■ CHALLENGE: The listing below holds a line with "Continue the OpenSCAD" and a later line with "STRIP = strip_plastic()". Write out those two lines and every line between them, exactly, and nothing else.

■ DATA PROVIDED:

BEGIN

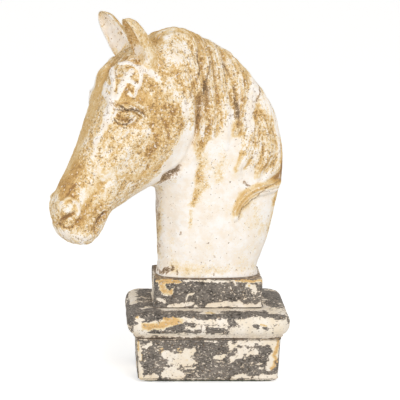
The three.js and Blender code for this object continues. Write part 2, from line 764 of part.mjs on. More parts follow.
function plinthCap() {
  let solid = course(capLength, capDepth, capHeight, capCorner, capSwell, capLineShares);
  solid = drillDowels(drillRod(solid, 0, capHeight), blockDowels, capHeight);
  solid = drillDowels(solid, capDowels, 0);
  return named("plinth_cap", geometryOf(solid), wornPaint, capFoot);
}

// Centres of the four corner bosses inside the box.
const cavityLength = boxLength - 2 * boxWall;
const cavityDepth = boxDepth - 2 * boxWall;
const bossPlaces = [[-1, -1], [1, -1], [1, 1], [-1, 1]].map(([sx, sy]) => [
  (sx * (cavityLength - bossSide)) / 2,
  (sy * (cavityDepth - bossSide)) / 2,
]);

function plinthBox() {
  let solid = course(boxLength, boxDepth, boxHeight, boxCorner, boxDraft, boxLineShares);
  const cavityHeight = boxHeight - boxDeck;
  const cavityBrick = brick(cavityLength, cavityDepth, cavityHeight + overrun, 0, 0, -overrun);
  let cavity = solidOf(cavityBrick);
  for (const [x, y] of bossPlaces) {
    const boss = brick(bossSide + fitGap, bossSide + fitGap, cavityHeight, x, y, boardThick);
    cavity = cavity.subtract(solidOf(boss));
  }
  solid = drillRod(solid.subtract(cavity), 0, boxHeight);
  solid = drillDowels(solid, capDowels, boxHeight);
  for (const [x, y] of bossPlaces) {
    const pilot = post(screwRadius + fitGap, screwLength, x, y, 0);
    solid = solid.subtract(solidOf(pilot));
  }
  return named("plinth_box", geometryOf(solid), wornPaint, boxFoot);
}

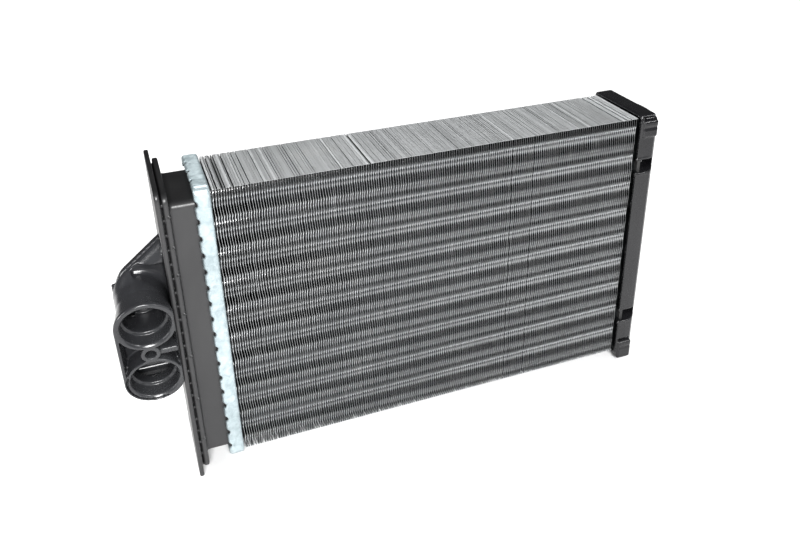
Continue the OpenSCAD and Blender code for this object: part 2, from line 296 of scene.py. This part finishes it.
def floor_paint():
    """White paper that fades away, a metre from the part, into the white surroundings."""
    n = Nodes("floor_paint")
    cloud = n.noise(3, 2, 0.5)
    away = n.add("ShaderNodeVectorMath", operation="LENGTH")
    n.join(n.place, away.inputs[0])
    here = n.add("ShaderNodeMapRange", interpolation_type="SMOOTHSTEP")
    here.inputs["From Min"].default_value, here.inputs["From Max"].default_value = 0.35, 1.1
    here.inputs["To Min"].default_value, here.inputs["To Max"].default_value = 1.0, 0.0
    n.join(away.outputs["Value"], here.inputs["Value"])
    n.join(here.outputs["Result"], n.shader.inputs["Alpha"])
    n.bump([(cloud, 0.05, 0.001)])
    return n.finish(n.ramp(cloud, [(0.3, 0.86), (0.7, 0.88)]), n.ramp(cloud, [(0.3, 0.6), (0.7, 0.65)]))


FIN = fin_aluminium()
TUBE = tube_aluminium()
ZINC = zinc_sheet("zinc_sheet")
# the return header's sheet is painted nearly black, as painted shade where it lies in shadow behind the
# return tank's windows
PAINTED_SHADE_ZINC = zinc_sheet("painted_shade_zinc_sheet", 0.06)
TANK_PLASTIC = black_plastic("tank_plastic", (0.02, 0.02, 0.021), (0.036, 0.036, 0.037), 0.3, 0.44)
PORT_PLASTIC = black_plastic("port_plastic", (0.016, 0.016, 0.018), (0.03, 0.031, 0.033), 0.18, 0.3, 0.12)
RETURN_PLASTIC = black_plastic("return_plastic", (0.007, 0.007, 0.008), (0.014, 0.014, 0.015),
                               0.2, 0.34, 0.12)
RUBBER = gasket_rubber()
STRIP = strip_plastic()

NODE_MATERIAL = {"inlet_header": ZINC, "return_header": PAINTED_SHADE_ZINC,
                 "inlet_gasket": RUBBER, "return_gasket": RUBBER,
                 "inlet_tank": TANK_PLASTIC, "return_tank": RETURN_PLASTIC,
                 "port_manifold": PORT_PLASTIC, "manifold_cover": PORT_PLASTIC,
                 "turbulators_front": STRIP, "turbulators_rear": STRIP, "fin_pack": FIN}
for name, node in frame["nodes"].items():
    material = NODE_MATERIAL.get(name, TUBE)
    node.data.materials.clear()
    node.data.materials.append(material)


# ---------- helpers for pieces ----------

def piece(name, mesh, material, node):
    """Makes an object that rides on the part and stands for a CAD node."""
    ob = bpy.data.objects.new(name, mesh)
    bpy.context.scene.collection.objects.link(ob)
    mesh.materials.clear()
    mesh.materials.append(material)
    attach(ob, "root")
    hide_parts(node)
    return ob


# ---------- solids from signed distances ----------
#
# A moulding is worked out as a signed distance in millimetres, negative inside, on a grid of points, and
# its surface becomes the mesh. Places are in the core's own frame: from the fin pack's front lower
# inlet corner.

class Grid:
    """A box of points, a step apart in millimetres; x, y and z broadcast against each other."""

    def __init__(self, lo, hi, step=0.5):
        self.lo = np.array(lo, float) - 2 * step
        self.step = step
        counts = np.ceil((np.array(hi, float) + 2 * step - self.lo) / step).astype(int) + 1
        axes = [self.lo[i] + step * np.arange(counts[i]) for i in range(3)]
        axes = [a.astype(np.float32) for a in axes]
        self.x, self.y, self.z = np.meshgrid(*axes, indexing="ij", sparse=True)

    def mesh(self, name, distance):
        """The surface where the distance is zero, as a closed mesh."""
        shape = (self.x.size, self.y.size, self.z.size)
        field = np.array(np.broadcast_to(distance, shape), dtype=np.float32, order="C")
        grid = openvdb.FloatGrid(float(field.max()))
        grid.copyFromArray(field)
        points, triangles, quads = grid.convertToPolygons(0.0, 0.0)
        mesh = bpy.data.meshes.new(name)
        places = (points * self.step + self.lo) * MM + np.array(CORE_LO)
        mesh.from_pydata(places.tolist(), [], triangles.tolist() + quads.tolist())
        mesh.update()
        mesh.shade_smooth()
        return mesh


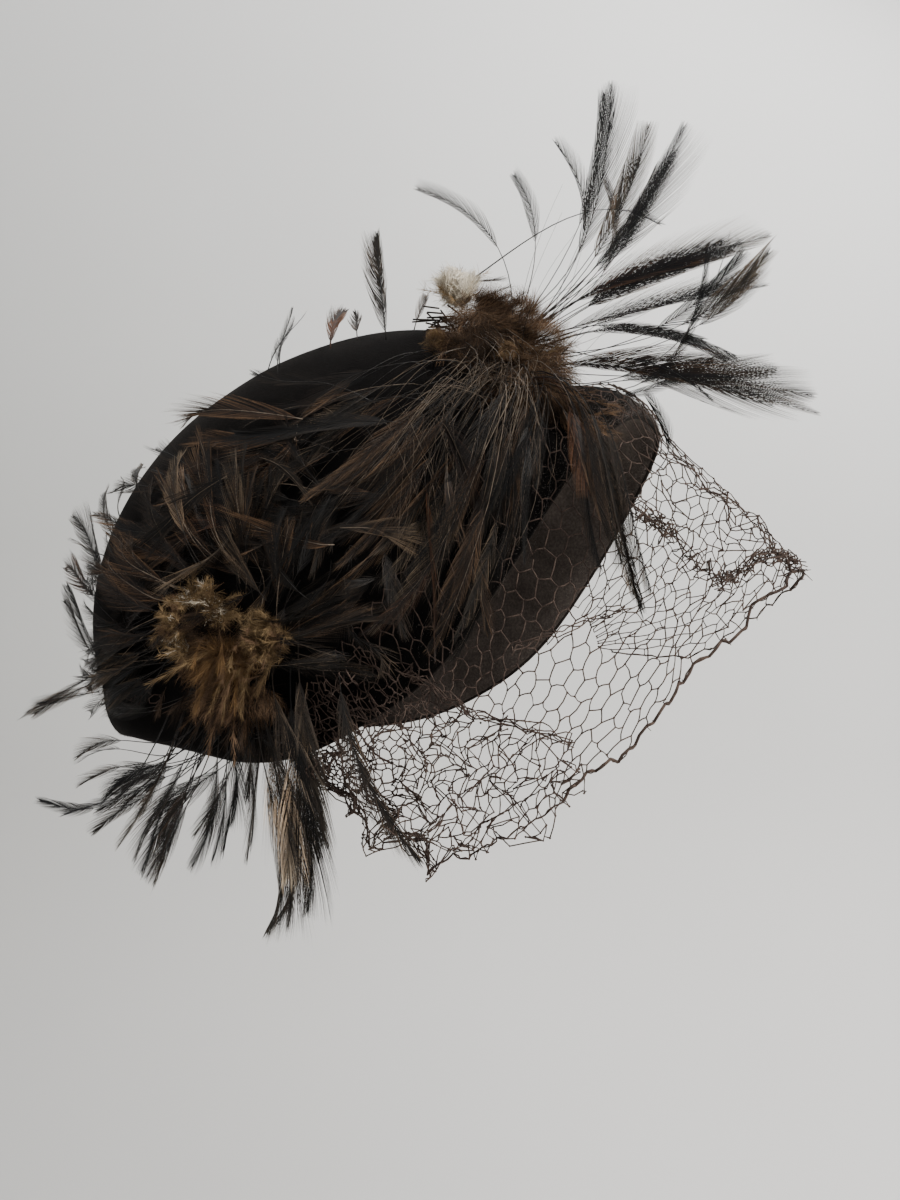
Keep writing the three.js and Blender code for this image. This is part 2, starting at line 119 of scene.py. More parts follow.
def felt_point(angle, part):
    """Places on the felt's outside: part runs 0 to 1 down the crown, 1 to 2 down the
    wall and visor, and on past 2 in a straight line."""
    angle, part = np.broadcast_arrays(np.asarray(angle, float), np.asarray(part, float))
    turn = np.radians(angle)
    polar = np.clip(part, 0, 1) * math.acos(WALL_TOP / RISE)
    t = np.maximum(part - 1, 0)
    flare = edge_value(angle, 2)
    ease = 1 + 0.35 * np.minimum(1, flare / 0.15)
    height = np.where(part <= 1, RISE * np.cos(polar),
                      WALL_TOP - (edge_value(angle, 1) + WALL_TOP) * t**ease)
    dome = np.sqrt(np.clip(1 - (height / RISE) ** 2, 0, 1))
    wall = np.where(height > 0, dome, 1 - WALL_TAPER * (height / TAPER_DEPTH) ** 2)
    wall = wall + flare * np.sin(np.pi / 2 * np.minimum(t, 1.6))
    behind = np.clip((np.abs((angle + 180) % 360 - 180) - BACK_STARTS) / BACK_EASES, 0, 1)
    late = np.clip((t - 0.86) / 0.14, 0, 1)
    wall = wall + behind * (BACK_FULLNESS * np.sin(0.85 * np.pi * np.minimum(t, 1) ** 1.5)
                            - BACK_ROUNDING * (1 - np.sqrt(1 - 0.98 * late**2)))
    radius = np.where(part <= 1, np.sin(polar), wall)
    return to_frame(np.stack([-HALF_WIDTH * radius * np.sin(turn),
                              -HALF_LENGTH * radius * np.cos(turn), height], -1))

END

■ SOLVED EXERCISE:
Continue the OpenSCAD and Blender code for this object: part 2, from line 296 of scene.py. This part finishes it.
def floor_paint():
    """White paper that fades away, a metre from the part, into the white surroundings."""
    n = Nodes("floor_paint")
    cloud = n.noise(3, 2, 0.5)
    away = n.add("ShaderNodeVectorMath", operation="LENGTH")
    n.join(n.place, away.inputs[0])
    here = n.add("ShaderNodeMapRange", interpolation_type="SMOOTHSTEP")
    here.inputs["From Min"].default_value, here.inputs["From Max"].default_value = 0.35, 1.1
    here.inputs["To Min"].default_value, here.inputs["To Max"].default_value = 1.0, 0.0
    n.join(away.outputs["Value"], here.inputs["Value"])
    n.join(here.outputs["Result"], n.shader.inputs["Alpha"])
    n.bump([(cloud, 0.05, 0.001)])
    return n.finish(n.ramp(cloud, [(0.3, 0.86), (0.7, 0.88)]), n.ramp(cloud, [(0.3, 0.6), (0.7, 0.65)]))


FIN = fin_aluminium()
TUBE = tube_aluminium()
ZINC = zinc_sheet("zinc_sheet")
# the return header's sheet is painted nearly black, as painted shade where it lies in shadow behind the
# return tank's windows
PAINTED_SHADE_ZINC = zinc_sheet("painted_shade_zinc_sheet", 0.06)
TANK_PLASTIC = black_plastic("tank_plastic", (0.02, 0.02, 0.021), (0.036, 0.036, 0.037), 0.3, 0.44)
PORT_PLASTIC = black_plastic("port_plastic", (0.016, 0.016, 0.018), (0.03, 0.031, 0.033), 0.18, 0.3, 0.12)
RETURN_PLASTIC = black_plastic("return_plastic", (0.007, 0.007, 0.008), (0.014, 0.014, 0.015),
                               0.2, 0.34, 0.12)
RUBBER = gasket_rubber()
STRIP = strip_plastic()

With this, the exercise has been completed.